Objective:
Copy, from the entries below, each line in which the string "materials" appears.

Data provided:
+---+

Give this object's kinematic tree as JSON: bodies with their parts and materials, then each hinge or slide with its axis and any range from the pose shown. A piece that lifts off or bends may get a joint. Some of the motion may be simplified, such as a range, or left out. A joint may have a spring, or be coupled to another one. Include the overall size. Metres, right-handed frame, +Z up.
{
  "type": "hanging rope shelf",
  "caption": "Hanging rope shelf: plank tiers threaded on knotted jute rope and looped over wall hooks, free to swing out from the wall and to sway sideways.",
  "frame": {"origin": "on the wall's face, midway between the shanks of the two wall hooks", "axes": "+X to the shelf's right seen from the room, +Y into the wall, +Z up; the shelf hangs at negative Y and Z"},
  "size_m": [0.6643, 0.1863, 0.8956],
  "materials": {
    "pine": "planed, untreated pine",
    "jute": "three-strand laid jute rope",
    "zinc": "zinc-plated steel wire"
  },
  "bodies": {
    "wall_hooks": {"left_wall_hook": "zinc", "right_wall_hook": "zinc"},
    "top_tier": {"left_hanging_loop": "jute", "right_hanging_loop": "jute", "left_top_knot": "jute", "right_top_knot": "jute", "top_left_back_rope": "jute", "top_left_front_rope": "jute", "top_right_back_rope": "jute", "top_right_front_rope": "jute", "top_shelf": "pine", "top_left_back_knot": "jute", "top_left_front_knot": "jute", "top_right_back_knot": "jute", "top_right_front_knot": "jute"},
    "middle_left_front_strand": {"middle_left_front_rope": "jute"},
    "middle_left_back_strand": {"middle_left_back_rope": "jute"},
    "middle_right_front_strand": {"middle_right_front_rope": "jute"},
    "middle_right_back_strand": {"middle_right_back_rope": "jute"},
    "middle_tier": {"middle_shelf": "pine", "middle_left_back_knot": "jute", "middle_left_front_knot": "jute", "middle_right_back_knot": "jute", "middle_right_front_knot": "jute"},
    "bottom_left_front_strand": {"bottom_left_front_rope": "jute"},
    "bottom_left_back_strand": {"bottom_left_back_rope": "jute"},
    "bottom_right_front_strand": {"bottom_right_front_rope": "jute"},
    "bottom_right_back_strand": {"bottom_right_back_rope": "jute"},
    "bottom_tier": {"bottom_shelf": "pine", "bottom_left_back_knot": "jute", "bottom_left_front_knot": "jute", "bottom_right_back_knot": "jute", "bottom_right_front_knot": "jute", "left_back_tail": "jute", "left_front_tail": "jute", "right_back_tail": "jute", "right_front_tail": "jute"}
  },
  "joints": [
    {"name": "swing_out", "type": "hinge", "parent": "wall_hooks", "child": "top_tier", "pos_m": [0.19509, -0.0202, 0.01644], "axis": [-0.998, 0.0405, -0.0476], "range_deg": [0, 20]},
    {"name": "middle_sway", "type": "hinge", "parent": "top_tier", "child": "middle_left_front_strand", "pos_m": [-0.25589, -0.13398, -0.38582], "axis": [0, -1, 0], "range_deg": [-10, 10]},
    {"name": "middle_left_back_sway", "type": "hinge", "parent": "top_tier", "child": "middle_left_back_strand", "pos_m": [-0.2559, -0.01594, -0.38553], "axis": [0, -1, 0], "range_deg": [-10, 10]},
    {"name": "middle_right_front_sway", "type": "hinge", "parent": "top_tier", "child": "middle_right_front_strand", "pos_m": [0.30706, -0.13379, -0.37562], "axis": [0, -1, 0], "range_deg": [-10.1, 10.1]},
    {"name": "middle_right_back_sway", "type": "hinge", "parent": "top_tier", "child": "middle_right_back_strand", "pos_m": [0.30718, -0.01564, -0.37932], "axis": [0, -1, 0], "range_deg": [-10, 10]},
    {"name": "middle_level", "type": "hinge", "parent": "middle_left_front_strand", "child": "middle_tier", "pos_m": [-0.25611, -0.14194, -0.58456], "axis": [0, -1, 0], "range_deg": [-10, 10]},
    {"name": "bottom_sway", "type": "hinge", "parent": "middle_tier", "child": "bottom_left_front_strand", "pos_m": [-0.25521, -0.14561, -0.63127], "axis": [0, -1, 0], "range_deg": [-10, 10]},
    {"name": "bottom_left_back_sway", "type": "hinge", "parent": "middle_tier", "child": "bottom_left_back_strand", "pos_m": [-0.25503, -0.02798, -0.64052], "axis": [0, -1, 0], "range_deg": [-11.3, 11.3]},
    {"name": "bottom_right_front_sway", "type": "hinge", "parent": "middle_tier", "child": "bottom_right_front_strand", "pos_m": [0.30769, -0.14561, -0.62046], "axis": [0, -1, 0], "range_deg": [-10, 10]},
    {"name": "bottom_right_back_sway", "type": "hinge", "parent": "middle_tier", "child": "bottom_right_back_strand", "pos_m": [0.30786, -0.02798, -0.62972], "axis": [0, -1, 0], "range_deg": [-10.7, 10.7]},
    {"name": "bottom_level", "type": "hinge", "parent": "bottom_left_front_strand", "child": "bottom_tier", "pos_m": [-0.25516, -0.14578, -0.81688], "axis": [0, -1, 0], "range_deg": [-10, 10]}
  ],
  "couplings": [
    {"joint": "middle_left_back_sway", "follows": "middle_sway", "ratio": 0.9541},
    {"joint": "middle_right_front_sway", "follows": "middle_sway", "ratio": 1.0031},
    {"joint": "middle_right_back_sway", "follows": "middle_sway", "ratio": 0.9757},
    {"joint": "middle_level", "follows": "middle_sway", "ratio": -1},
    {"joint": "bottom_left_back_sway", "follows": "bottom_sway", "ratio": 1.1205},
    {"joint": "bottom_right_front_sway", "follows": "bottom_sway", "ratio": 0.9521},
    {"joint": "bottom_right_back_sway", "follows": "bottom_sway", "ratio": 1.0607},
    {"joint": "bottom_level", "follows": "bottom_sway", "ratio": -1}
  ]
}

+---+

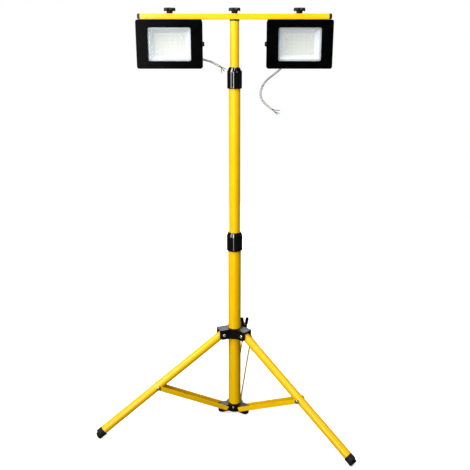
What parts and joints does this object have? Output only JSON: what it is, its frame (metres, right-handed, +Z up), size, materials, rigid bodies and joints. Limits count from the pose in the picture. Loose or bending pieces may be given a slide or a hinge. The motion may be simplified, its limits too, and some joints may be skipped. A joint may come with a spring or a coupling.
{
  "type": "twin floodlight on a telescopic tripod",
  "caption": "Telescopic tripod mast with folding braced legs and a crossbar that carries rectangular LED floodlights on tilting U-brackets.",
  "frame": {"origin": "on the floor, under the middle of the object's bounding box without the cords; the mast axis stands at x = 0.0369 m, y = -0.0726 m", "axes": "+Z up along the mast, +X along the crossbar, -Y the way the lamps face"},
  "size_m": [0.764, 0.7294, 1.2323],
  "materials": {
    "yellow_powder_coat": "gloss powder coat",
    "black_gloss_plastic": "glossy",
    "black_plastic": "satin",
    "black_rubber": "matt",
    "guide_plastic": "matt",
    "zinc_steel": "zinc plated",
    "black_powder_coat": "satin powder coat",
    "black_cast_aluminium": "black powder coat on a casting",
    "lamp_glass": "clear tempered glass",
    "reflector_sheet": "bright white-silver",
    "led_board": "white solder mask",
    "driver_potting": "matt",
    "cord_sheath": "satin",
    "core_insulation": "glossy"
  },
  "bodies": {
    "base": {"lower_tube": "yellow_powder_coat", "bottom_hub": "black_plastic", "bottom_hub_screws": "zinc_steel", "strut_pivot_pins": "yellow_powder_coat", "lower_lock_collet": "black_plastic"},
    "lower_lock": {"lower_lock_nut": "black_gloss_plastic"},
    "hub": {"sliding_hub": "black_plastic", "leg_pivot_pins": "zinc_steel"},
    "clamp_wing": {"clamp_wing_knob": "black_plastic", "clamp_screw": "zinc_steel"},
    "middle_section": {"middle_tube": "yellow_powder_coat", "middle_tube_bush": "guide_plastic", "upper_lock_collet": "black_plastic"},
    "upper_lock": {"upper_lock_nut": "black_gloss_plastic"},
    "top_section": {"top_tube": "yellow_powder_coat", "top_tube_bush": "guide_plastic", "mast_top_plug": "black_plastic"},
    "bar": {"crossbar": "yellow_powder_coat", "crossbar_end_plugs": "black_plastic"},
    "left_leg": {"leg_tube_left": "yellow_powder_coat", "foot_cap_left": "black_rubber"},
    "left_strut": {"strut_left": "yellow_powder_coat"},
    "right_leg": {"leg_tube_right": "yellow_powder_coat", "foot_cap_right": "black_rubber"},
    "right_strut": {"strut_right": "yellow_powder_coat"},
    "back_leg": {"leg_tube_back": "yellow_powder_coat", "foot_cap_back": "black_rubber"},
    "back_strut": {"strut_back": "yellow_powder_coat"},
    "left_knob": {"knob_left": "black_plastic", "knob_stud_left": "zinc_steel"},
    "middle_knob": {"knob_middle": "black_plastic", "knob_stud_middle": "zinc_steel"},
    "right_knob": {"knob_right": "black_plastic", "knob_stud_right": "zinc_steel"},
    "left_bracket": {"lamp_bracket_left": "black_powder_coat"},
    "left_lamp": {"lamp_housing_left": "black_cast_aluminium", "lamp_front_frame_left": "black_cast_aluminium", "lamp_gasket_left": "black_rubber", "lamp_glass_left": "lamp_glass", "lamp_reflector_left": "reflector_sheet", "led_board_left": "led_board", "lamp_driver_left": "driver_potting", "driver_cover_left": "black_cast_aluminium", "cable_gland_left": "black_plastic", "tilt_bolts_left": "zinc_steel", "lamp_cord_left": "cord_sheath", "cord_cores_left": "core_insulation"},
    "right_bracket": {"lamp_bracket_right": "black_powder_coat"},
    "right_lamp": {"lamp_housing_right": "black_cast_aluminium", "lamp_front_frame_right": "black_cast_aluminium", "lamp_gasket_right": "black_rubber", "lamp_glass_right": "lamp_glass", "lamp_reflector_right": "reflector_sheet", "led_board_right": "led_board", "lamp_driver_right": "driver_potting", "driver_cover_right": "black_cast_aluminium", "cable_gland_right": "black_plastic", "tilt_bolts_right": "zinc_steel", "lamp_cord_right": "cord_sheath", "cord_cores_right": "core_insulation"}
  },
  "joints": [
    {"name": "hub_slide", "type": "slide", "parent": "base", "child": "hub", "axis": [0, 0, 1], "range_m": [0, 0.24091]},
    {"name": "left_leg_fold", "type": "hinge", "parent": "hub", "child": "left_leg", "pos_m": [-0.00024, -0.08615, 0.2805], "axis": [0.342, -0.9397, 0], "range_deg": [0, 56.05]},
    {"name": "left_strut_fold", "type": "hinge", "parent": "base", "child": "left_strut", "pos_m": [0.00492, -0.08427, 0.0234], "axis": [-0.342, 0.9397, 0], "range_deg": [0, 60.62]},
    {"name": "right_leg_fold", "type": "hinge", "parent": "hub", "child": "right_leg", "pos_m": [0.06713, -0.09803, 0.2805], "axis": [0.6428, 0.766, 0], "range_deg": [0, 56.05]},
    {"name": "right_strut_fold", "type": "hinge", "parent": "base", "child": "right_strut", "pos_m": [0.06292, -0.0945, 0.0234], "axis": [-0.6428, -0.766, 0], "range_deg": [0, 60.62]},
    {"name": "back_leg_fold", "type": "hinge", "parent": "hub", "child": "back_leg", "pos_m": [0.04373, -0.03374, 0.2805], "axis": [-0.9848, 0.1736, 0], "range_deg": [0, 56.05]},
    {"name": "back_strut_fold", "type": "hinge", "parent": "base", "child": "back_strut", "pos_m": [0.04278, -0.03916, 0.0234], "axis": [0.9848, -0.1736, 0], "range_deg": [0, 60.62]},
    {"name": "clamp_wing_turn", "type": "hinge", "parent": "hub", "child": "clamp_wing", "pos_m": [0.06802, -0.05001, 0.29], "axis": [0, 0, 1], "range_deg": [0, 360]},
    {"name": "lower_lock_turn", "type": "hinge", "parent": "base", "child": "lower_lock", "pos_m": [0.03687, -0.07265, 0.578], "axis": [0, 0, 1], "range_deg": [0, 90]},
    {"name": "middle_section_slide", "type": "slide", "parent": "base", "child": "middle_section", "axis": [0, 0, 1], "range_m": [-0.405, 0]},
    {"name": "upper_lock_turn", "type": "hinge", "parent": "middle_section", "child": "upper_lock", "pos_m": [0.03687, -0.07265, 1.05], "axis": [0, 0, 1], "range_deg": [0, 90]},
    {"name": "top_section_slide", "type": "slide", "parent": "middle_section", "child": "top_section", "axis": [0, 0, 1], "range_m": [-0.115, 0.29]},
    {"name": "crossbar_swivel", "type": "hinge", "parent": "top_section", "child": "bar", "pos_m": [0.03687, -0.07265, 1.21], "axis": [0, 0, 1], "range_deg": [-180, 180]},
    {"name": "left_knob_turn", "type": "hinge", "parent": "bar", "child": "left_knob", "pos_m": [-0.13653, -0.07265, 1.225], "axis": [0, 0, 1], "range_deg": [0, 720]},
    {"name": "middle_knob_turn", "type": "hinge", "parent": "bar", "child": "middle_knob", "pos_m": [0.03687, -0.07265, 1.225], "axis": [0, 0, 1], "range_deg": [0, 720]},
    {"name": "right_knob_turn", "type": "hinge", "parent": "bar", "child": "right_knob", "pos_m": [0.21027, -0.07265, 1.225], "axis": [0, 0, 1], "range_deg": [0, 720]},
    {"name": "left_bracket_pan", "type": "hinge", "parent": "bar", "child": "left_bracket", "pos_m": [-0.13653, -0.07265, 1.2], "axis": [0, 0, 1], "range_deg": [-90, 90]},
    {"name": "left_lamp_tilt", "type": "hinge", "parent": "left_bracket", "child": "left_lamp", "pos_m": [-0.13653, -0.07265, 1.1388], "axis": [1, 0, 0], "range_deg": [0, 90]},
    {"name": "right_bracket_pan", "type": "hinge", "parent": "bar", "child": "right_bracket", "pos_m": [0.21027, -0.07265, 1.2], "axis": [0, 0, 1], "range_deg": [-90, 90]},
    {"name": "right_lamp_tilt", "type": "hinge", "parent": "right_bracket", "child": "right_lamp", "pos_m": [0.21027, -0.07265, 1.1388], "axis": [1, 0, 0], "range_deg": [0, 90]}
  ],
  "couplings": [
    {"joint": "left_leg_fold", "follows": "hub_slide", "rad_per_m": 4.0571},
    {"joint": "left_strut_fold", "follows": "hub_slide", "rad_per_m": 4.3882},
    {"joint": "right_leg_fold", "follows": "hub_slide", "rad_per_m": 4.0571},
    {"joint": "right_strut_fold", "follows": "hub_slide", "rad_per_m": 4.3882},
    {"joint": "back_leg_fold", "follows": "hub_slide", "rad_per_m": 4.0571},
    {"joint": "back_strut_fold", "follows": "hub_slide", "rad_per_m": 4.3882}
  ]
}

+---+

Result below:
Give this object's kinematic tree as JSON: bodies with their parts and materials, then each hinge or slide with its axis and any range from the pose shown. A piece that lifts off or bends may get a joint. Some of the motion may be simplified, such as a range, or left out. A joint may have a spring, or be coupled to another one. Include the overall size. Metres, right-handed frame, +Z up.
  "materials": {
What parts and joints does this object have? Output only JSON: what it is, its frame (metres, right-handed, +Z up), size, materials, rigid bodies and joints. Limits count from the pose in the picture. Loose or bending pieces may be given a slide or a hinge. The motion may be simplified, its limits too, and some joints may be skipped. A joint may come with a spring or a coupling.
  "materials": {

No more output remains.